Photos of Katie Kortman with a colorful background.
Image courtesy of Katie Kortman.

Katie Kortman is a designer on season 19 of Project Runway. She is also a Relief Society president and a mother of four children. She may seem to be an unusual fit for the popular reality TV show but Kortman was raised to embrace being unique in any space—she was taught by her mother that being different is good.

That belief has given Kortman the confidence to embrace opportunities life has presented her. The first episode of Project Runway has already aired on TV, it is clear that the judges on Project Runway appreciate Kortman's uniqueness as well.

Listen to the full episode in the player below or by clicking here. You can also listen to a full transcript here.

The following excerpt has been edited for clarity.

Morgan Jones: So you've mentioned that you have four kids, and I saw a post on Instagram where you said that when asked if you had always wanted to be a mom, you've said, "Not really, but I'll have kids anyway." And now you have four kids and you said that the best parts of the mom that you are come from being the daughter of your own mom. And you said [on Instagram], "She's helped guide me through life and kept me strong when I feel weak." I think that is spot on for everything that a mother is and what mothers do for us, but what in your mind is the role of a mother? And I also want to ask you, I noticed that you had several posts about your mom so if you want to say anything about her she seems super rad.

Katie Kortman: You're like making me cry. My mom was—is, not was—she is awesome and was growing up. She really encouraged us to follow our dreams and she always told us, "You can do anything you put your mind to."

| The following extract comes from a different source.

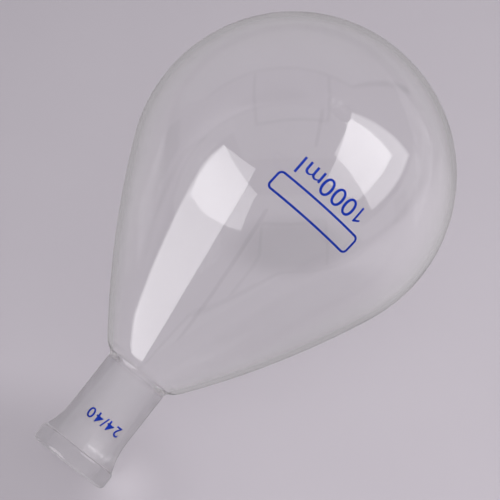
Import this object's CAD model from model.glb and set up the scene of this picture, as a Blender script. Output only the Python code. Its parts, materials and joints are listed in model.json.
"""Looks of the pear-shaped evaporating flask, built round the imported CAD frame.

The flask lies on a pale table in a light tent. Its glass is one fused surface of revolution, outside
and inside, about the axis that the record's mouth_face mount gives. Station 0 is the mouth's end face
and the stations grow towards the closed end of the bulb. Lengths are in metres, angles in radians.
"""

import json
import math

import bmesh
import bpy
from mathutils import Matrix, Vector


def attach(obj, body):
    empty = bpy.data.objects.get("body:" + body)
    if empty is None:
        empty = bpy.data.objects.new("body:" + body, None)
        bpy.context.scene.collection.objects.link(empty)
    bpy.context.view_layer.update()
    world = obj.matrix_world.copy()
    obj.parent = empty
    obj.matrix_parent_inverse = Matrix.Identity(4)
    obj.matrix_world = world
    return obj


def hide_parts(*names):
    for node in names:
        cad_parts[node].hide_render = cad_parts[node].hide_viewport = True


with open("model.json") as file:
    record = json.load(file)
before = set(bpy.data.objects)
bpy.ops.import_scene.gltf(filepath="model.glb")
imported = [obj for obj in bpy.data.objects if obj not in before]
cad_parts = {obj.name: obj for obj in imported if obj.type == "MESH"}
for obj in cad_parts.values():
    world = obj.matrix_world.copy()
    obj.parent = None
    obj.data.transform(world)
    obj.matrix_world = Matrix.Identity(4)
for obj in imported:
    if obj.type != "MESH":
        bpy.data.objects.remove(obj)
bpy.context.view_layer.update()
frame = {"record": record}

MM = 0.001
QUARTER = math.pi / 2

# Where the axis lies: the mount is a point of the mouth's flat end face, straight above the axis.
MOUNT_RADIUS = 13.8 * MM
mount = next(m for m in frame["record"]["mounts"] if m["name"] == "mouth_face")
AXIS = -Vector(mount["axis"]).normalized()
ACROSS = Vector((0.0, 1.0, 0.0))
RISE = AXIS.cross(ACROSS).normalized()
if RISE.z < 0:
    RISE = -RISE
MOUTH = Vector(mount["pos_m"]) - MOUNT_RADIUS * RISE

# The outside of the glass, as in the CAD model. SKIN keeps the round surface inside the faceted one.
SKIN = 0.1 * MM
BULB_RADIUS = 65.5 * MM
BULB_CENTRE = 145.5 * MM
BULB_WALL = 2.0 * MM
SIDE_RADIUS = 355.0 * MM
SIDE_START = math.radians(24.0)
SHOULDER_RADIUS = 8.0 * MM
SHOULDER_START_RADIUS = 18.0 * MM
ROOT_RADIUS = 2.5 * MM
NECK_RADIUS = 13.7 * MM
NECK_MIDDLE = 32.0 * MM
FLARE_LENGTH = 12.0 * MM
COLLAR_RADIUS = 17.1 * MM
COLLAR_LENGTH = 7.8 * MM
COLLAR_CORNER = 2.0 * MM
COLLAR_BACK = 2.6 * MM
COLLAR_NECKING = 16.2 * MM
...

I really believed that so much that there have been a few things in my life that I was like, "Oh I can do this as long as I work hard enough," and I actually couldn't do it no matter what. And I was like, "Wait, but I thought I could do anything I put my mind to."

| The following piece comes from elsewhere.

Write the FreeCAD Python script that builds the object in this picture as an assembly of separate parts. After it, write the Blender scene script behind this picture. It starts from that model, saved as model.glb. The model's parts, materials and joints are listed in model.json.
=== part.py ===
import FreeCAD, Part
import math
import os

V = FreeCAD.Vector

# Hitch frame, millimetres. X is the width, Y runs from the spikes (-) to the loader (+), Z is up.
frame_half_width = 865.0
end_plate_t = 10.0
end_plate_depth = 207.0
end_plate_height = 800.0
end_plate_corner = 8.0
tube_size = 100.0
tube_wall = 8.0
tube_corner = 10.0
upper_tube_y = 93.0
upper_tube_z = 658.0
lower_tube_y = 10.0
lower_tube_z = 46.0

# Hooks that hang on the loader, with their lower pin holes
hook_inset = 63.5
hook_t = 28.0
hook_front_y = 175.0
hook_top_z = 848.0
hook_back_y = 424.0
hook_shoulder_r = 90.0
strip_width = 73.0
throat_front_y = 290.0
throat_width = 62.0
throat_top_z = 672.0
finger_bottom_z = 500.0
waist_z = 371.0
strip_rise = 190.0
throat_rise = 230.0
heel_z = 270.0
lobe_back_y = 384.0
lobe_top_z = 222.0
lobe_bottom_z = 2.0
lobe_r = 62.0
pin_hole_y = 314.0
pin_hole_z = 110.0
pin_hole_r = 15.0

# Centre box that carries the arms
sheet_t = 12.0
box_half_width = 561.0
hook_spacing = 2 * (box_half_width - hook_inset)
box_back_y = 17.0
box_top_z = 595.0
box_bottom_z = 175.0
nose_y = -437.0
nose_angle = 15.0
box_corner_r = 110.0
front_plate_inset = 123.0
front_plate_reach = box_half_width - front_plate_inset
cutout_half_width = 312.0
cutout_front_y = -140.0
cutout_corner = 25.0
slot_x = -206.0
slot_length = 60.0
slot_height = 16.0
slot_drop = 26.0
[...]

But I know that that advice she gave me has helped me have the confidence to do everything I've done in my life. She was always a really good example. We always saw her studying her scriptures and we saw her doing her visiting teaching. She's way better than I am at those things. I'm currently the Relief Society president and I'm still not as good as she is at any of those things.

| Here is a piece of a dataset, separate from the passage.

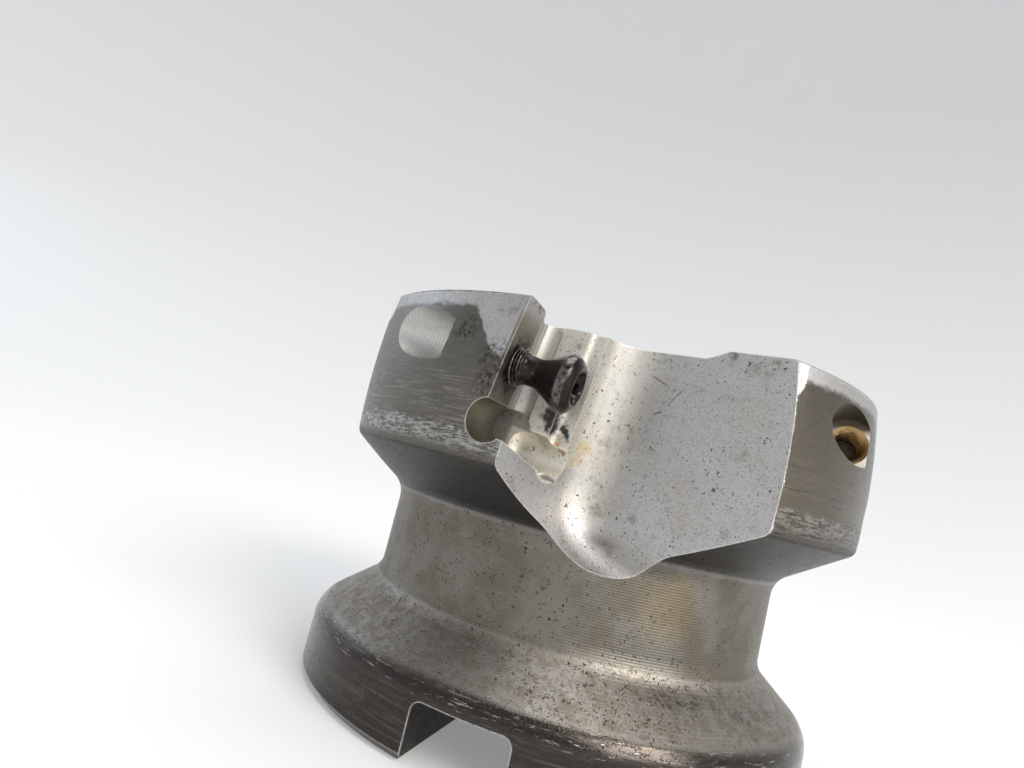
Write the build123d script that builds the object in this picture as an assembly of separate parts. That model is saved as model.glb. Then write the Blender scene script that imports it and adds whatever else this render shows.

She also was a really good spiritual example. She was a convert; my parents converted when I was a baby. But she told us, like, it was okay to be different. We grew up in south Florida where there are not very many Latter-day Saint people, so being different was…how it was going to be. We were going to be different. And she said, "We're just different and different is good. It's okay to be different, it's okay to be weird," [and] I kind of kept that with me.

It's something that I thought about, maybe subconsciously, my whole life. I don't have to be like everybody else…I remember when I first went to BYU I was like, "Oh, I want to be like everybody else. They're all wearing these things and they like to watch these sports? Yeah, me too”—no not really. I didn't really, but I thought for a second maybe I could. But then all of a sudden I was like, “You know what? I'm different. This is me.” And I wore butterfly wings and tutus and I was crazy at BYU. So I think [my mom] was a really good example of having a strong testimony and being okay with being different and working hard and all those things.

Morgan Jones: How do you feel like that has shaped the kind of mom that you are?

Katie Kortman: Well I try to be as good as my mom to my own kids and tell them the same kind of things like, "It's okay to be different." It breaks my heart when I see my daughters worry too much about being like all the other kids in their class or whatever.

I always try to tell them, "It's okay. It's awesome to be different. Not everyone's the same. We want to stand out." And I try to show them by being myself. They see all the kind of crazy things I do and sometimes they're like, "Mom . . . " you know, I'm like, "No, it's okay. This is who I am. And this is who we are." I try to show them through my example. And just hope for the best and hope that it will have the effect on them that my mom probably didn't even know she was having on me when I was growing up.

Morgan Jones: Right, which I think that's the cool thing—who you are shapes your kids. And I think a lot of times moms don't give themselves credit for the influence that they have and how many little eyes are watching everything that they're doing.